## Start Dataset extract

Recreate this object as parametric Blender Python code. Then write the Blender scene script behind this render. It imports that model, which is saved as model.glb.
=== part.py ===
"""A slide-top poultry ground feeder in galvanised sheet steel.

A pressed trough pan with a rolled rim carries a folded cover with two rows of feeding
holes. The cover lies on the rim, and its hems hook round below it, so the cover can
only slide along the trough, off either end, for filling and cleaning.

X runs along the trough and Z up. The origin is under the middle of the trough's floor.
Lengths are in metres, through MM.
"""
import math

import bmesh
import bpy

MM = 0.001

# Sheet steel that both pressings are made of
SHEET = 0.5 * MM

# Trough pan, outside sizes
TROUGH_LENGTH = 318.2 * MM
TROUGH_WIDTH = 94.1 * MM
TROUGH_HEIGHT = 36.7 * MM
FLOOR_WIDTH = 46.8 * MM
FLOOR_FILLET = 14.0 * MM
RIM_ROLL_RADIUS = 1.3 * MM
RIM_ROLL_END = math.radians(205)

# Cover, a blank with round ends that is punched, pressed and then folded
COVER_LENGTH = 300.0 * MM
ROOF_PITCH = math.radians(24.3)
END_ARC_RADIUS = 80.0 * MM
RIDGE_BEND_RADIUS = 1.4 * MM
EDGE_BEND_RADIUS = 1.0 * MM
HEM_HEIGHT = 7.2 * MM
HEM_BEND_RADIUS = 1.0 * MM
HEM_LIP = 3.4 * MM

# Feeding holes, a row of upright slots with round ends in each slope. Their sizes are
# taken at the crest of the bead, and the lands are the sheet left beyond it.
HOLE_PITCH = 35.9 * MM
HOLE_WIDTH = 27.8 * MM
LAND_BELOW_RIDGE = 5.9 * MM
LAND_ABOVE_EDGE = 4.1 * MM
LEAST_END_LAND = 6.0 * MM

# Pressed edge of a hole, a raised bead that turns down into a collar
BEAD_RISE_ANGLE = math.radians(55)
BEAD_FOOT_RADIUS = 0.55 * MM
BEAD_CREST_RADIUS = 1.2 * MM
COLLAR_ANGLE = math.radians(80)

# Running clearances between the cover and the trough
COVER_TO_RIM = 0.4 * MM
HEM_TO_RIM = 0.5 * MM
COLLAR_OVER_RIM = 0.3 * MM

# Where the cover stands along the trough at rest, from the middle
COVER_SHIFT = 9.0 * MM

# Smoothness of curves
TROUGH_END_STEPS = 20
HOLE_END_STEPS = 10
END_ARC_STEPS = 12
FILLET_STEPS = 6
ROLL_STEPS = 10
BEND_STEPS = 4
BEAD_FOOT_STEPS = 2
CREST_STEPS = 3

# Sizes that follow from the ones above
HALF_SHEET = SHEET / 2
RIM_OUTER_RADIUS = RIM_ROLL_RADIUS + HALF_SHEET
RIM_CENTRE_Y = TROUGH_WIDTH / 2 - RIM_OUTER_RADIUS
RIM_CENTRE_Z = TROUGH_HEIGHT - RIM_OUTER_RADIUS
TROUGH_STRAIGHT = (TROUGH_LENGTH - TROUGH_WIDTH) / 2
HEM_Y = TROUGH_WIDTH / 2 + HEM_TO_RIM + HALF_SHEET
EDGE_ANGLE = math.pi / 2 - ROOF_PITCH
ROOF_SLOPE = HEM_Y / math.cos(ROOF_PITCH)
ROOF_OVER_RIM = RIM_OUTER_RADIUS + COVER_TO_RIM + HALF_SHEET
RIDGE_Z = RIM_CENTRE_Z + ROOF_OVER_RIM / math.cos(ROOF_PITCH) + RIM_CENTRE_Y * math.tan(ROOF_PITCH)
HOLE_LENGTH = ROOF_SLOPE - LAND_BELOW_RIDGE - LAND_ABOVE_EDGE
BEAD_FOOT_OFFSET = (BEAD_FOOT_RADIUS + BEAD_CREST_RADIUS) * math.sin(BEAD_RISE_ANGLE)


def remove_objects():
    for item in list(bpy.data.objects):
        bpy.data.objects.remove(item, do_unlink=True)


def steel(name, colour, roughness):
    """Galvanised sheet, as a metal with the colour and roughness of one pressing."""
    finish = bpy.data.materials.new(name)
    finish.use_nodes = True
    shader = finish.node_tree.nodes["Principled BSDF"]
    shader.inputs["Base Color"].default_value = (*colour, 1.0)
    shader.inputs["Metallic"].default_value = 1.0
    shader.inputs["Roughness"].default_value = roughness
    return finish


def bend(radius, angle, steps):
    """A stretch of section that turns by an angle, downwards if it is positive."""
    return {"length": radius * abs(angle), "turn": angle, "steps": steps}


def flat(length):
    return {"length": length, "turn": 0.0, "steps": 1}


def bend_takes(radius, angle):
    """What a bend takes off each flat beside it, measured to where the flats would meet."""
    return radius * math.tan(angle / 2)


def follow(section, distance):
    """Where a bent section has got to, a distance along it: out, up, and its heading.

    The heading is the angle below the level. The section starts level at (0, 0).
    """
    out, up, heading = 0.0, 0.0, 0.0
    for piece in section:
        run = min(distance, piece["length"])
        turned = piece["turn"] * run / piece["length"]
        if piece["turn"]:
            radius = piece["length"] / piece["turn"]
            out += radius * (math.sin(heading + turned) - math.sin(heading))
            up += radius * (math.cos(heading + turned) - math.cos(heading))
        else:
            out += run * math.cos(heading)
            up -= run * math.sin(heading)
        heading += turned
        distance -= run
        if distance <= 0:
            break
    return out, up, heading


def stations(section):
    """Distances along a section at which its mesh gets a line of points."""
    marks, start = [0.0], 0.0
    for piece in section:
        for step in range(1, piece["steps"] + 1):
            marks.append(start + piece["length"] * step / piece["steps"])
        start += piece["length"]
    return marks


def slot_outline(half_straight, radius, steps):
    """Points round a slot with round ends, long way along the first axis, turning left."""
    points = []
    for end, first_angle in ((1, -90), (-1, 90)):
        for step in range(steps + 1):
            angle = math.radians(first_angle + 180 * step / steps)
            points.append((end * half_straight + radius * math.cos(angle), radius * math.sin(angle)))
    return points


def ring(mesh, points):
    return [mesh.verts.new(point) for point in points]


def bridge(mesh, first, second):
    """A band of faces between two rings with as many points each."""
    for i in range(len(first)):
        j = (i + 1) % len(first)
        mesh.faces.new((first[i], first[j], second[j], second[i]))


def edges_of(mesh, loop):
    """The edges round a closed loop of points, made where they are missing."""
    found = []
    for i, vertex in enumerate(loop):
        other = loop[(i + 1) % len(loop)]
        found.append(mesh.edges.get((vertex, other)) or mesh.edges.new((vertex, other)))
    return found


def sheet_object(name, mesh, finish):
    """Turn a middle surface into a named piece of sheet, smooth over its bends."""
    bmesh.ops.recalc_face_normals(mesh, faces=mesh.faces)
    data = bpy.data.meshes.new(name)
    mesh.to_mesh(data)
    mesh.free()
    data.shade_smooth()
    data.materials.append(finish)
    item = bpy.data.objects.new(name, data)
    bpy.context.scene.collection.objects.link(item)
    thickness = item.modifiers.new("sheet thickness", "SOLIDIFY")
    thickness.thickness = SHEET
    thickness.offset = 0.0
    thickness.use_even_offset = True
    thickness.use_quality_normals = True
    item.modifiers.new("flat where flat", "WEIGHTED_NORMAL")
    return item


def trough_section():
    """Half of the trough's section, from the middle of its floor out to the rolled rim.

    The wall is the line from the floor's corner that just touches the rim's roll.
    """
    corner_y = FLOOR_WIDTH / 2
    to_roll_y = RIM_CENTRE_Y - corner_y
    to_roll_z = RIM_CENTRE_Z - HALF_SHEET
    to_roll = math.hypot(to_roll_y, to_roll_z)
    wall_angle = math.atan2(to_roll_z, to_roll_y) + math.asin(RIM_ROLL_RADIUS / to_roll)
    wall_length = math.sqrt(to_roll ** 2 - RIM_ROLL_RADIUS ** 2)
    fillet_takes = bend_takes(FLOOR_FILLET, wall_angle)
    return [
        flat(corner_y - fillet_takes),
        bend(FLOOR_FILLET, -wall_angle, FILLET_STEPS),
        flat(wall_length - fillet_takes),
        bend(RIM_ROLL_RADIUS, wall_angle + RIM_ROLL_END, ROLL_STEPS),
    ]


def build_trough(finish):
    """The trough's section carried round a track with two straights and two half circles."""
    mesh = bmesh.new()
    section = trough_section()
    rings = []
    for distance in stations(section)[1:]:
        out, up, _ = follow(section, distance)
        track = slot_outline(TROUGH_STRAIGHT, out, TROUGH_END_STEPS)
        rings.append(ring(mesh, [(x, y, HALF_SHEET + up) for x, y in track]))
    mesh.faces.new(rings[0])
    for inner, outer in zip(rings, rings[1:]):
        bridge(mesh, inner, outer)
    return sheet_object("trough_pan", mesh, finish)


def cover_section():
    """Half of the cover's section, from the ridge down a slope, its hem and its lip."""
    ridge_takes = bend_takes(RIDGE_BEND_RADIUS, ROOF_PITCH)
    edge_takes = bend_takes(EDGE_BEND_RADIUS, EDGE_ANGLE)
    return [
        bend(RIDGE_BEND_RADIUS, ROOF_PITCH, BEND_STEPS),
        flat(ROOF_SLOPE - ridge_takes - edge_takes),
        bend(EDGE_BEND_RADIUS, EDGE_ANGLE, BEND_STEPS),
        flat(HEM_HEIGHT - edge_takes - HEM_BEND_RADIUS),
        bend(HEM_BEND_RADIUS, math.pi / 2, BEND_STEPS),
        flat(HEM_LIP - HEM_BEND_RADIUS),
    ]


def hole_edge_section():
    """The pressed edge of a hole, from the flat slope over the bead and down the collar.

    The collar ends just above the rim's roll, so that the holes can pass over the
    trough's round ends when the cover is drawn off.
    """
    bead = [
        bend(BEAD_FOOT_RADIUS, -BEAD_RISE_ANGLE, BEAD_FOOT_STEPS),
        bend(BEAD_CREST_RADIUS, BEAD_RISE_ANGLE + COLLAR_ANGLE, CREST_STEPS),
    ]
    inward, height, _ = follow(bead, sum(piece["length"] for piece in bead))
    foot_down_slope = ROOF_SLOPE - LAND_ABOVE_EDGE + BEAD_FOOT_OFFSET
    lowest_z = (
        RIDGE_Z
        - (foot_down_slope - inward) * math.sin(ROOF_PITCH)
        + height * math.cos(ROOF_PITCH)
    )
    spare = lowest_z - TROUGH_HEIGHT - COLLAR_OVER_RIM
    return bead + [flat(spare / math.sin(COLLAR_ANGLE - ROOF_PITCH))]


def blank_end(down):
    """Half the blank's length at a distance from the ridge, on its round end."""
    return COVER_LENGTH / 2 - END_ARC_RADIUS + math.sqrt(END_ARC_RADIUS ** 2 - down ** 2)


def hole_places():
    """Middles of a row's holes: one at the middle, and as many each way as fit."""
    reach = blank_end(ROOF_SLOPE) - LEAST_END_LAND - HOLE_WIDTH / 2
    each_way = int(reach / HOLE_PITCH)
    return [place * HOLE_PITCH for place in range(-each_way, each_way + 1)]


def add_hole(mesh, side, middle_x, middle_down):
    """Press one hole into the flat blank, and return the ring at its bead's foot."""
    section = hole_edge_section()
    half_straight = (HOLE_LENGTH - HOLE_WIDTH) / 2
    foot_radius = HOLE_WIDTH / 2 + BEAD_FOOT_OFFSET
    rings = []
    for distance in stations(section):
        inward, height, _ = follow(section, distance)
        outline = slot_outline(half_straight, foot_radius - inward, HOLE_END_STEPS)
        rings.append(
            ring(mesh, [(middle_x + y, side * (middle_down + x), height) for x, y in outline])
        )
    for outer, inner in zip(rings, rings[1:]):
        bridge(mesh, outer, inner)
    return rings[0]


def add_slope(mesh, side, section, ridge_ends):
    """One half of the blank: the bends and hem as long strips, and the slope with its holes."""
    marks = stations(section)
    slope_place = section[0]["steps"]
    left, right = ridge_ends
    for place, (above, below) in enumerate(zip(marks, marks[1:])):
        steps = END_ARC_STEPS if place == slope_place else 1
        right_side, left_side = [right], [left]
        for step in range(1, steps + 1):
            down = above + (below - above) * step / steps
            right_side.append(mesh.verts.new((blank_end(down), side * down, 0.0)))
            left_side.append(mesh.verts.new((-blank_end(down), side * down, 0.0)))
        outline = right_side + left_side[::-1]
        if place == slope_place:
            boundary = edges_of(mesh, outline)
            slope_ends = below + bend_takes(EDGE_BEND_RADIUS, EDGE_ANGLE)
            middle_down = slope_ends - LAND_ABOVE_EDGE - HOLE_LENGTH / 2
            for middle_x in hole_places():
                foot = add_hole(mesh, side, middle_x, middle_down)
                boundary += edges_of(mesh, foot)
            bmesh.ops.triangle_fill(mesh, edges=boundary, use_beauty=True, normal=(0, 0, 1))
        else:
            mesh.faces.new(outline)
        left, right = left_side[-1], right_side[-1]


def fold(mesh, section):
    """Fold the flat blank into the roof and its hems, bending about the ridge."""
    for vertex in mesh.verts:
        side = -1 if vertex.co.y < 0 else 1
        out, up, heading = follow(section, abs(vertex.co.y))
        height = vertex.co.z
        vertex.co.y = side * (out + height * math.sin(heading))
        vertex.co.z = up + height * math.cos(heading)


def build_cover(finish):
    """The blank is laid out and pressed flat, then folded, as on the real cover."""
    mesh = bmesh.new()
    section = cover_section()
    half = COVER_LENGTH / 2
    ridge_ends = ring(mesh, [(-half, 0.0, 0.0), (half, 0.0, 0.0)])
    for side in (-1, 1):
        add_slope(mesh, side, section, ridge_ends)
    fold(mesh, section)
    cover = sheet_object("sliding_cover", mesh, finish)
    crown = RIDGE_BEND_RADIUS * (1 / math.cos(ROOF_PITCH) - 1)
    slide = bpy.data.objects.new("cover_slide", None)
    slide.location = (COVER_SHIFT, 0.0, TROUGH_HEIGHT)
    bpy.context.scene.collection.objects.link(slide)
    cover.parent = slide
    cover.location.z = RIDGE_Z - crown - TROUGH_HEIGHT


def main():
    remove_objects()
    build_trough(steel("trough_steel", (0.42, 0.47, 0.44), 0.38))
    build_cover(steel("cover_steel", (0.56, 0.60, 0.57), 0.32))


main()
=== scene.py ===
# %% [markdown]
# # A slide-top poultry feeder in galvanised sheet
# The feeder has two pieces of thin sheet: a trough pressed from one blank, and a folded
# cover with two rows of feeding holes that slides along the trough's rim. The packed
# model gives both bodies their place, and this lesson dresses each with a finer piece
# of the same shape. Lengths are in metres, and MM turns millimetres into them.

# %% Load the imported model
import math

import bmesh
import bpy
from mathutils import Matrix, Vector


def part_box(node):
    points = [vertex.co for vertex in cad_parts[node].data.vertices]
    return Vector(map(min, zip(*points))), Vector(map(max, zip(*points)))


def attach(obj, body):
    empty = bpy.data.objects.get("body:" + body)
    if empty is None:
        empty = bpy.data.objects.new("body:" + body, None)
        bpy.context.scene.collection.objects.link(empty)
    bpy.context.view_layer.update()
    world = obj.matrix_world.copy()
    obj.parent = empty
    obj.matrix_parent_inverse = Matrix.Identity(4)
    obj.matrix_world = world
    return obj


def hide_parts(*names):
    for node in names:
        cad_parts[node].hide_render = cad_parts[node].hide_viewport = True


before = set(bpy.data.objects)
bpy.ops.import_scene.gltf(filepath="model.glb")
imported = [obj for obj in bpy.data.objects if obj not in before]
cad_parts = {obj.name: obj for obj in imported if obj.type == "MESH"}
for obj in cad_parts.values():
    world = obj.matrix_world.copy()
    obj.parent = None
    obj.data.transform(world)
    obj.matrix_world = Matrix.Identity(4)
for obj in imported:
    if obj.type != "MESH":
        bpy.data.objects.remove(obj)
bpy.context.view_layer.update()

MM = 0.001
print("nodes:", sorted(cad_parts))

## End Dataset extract
## Start Dataset extract

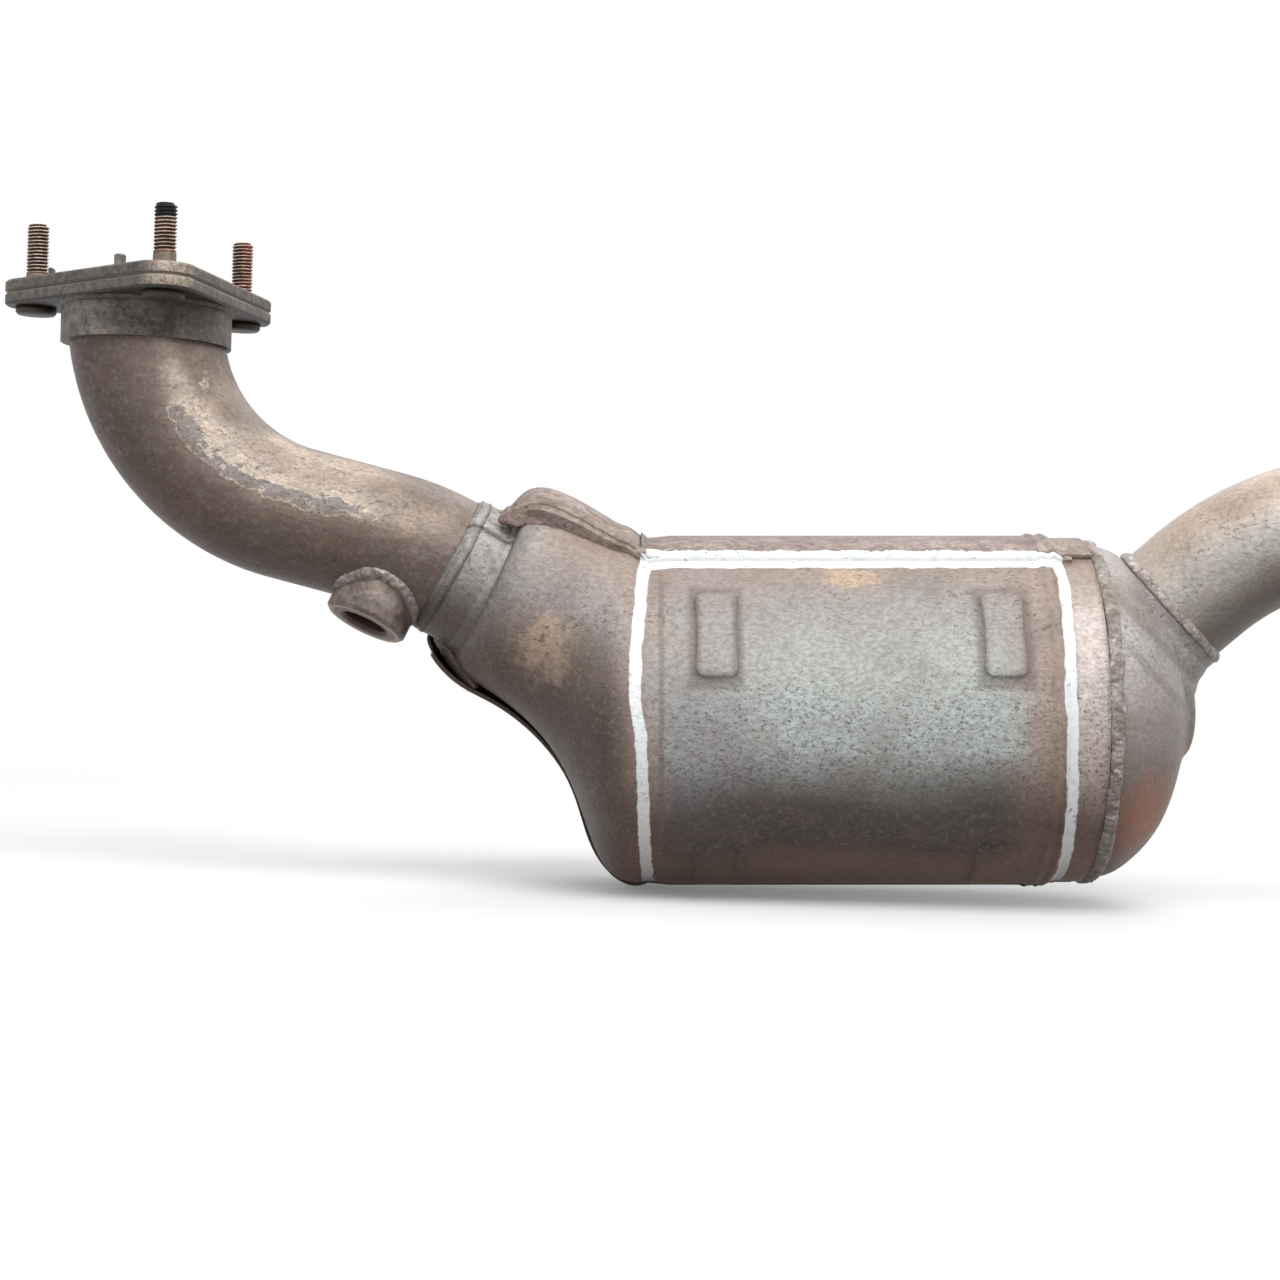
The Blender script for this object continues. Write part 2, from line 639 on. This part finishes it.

## End Dataset extract

▸ Written task
From the records above, repeat exactly the lines from the one with "slide.location = (COVER_SHIFT, 0.0, TROUGH_HEIGHT)" through the one with "obj.matrix_parent_inverse = Matrix.Identity(4)", both included.

▸ Final answer
    slide.location = (COVER_SHIFT, 0.0, TROUGH_HEIGHT)
    bpy.context.scene.collection.objects.link(slide)
    cover.parent = slide
    cover.location.z = RIDGE_Z - crown - TROUGH_HEIGHT


def main():
    remove_objects()
    build_trough(steel("trough_steel", (0.42, 0.47, 0.44), 0.38))
    build_cover(steel("cover_steel", (0.56, 0.60, 0.57), 0.32))


main()
=== scene.py ===
# %% [markdown]
# # A slide-top poultry feeder in galvanised sheet
# The feeder has two pieces of thin sheet: a trough pressed from one blank, and a folded
# cover with two rows of feeding holes that slides along the trough's rim. The packed
# model gives both bodies their place, and this lesson dresses each with a finer piece
# of the same shape. Lengths are in metres, and MM turns millimetres into them.

# %% Load the imported model
import math

import bmesh
import bpy
from mathutils import Matrix, Vector


def part_box(node):
    points = [vertex.co for vertex in cad_parts[node].data.vertices]
    return Vector(map(min, zip(*points))), Vector(map(max, zip(*points)))


def attach(obj, body):
    empty = bpy.data.objects.get("body:" + body)
    if empty is None:
        empty = bpy.data.objects.new("body:" + body, None)
        bpy.context.scene.collection.objects.link(empty)
    bpy.context.view_layer.update()
    world = obj.matrix_world.copy()
    obj.parent = empty
    obj.matrix_parent_inverse = Matrix.Identity(4)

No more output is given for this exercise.